Q: You've got a little vein pulsing on your temple.

A: Fuck.

Well it's not to say that the US is the only one on the wrong track. Each country has its own little stake in fucking up the world in its own special little way. I'd move to Norway, but I don't want to pay half of what I earn in taxes, and I don't like death metal.

Q: That soapbox you're standing on seems stressed to the breaking point, fatty.

A: Despite concerted efforts to gain weight, I remain at least ten pounds lighter than when I arrived.

Q: So your daily routine consists of eating. What else?

A: When my months were not interrupted by several small trips out of the city, I would go to the gym for a couple hours in the morning. Then I spend an hour or two studying French and another few hours reading. At some point I wander to the office to check my email and loiter online, and sometimes I try to get some writing accomplished, which I have found to be largely impossible in front of a computer.

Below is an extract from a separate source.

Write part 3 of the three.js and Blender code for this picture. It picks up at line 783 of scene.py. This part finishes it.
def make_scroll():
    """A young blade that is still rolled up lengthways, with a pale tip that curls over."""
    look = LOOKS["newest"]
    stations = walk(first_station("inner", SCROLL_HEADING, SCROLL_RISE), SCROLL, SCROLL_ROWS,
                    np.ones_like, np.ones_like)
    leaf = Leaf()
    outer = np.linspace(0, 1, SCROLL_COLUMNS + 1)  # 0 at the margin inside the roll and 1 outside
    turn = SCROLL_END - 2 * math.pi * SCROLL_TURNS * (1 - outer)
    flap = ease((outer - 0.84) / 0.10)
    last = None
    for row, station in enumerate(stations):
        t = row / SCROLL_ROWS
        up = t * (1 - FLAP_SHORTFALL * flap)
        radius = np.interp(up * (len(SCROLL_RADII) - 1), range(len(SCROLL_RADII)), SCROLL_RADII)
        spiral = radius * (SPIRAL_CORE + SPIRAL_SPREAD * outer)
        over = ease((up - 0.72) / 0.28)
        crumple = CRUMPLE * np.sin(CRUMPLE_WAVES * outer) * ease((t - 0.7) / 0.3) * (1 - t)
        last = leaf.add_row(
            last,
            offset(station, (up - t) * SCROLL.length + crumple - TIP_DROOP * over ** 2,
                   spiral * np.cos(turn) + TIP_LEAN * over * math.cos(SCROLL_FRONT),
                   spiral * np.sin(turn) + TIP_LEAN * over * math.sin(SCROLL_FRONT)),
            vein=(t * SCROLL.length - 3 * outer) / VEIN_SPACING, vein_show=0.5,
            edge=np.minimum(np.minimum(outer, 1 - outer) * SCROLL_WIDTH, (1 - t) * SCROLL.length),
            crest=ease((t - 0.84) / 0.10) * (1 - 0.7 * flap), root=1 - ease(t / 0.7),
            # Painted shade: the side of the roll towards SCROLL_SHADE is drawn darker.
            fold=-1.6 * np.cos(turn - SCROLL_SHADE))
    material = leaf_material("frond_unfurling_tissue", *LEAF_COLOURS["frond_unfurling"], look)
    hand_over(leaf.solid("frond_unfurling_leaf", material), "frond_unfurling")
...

Sometimes I take a nap, then I have dinner at the same restaurant I always do. The evening is when I get most writing/work accomplished. Then I go to bed.

As for work, with no school for the summer I have to find things to occupy myself. I am putting together an exercise book geared towards the Mauritanian high school English curriculum at an incredibly slow pace. I have also just taken over the PC Mauritania newsletter as co-editor, which mostly means struggling to come up with content and producing much of it myself. I am the regional coordinator for NDB, which means that I occasionally pay bills, run errands, and deal with officials on the organization's behalf. And sometimes, I travel south to participate in the training of new volunteers. Reading back over that, it sounds like much more than it really is.

Q: And your plans for the summer?

A: Another trip to the south to visit several villages, and help out in this year's model school. Then it's back to NDB for a few days, and finally, sweet Jesus, vacation in Europe.

Q: A vacation from vacation. Nice.

A: You have no idea.

Q: Well, am I forgetting anything?

A: Probably. You never have been very organized. I'm open to questions should any of the five readers feel shortchanged.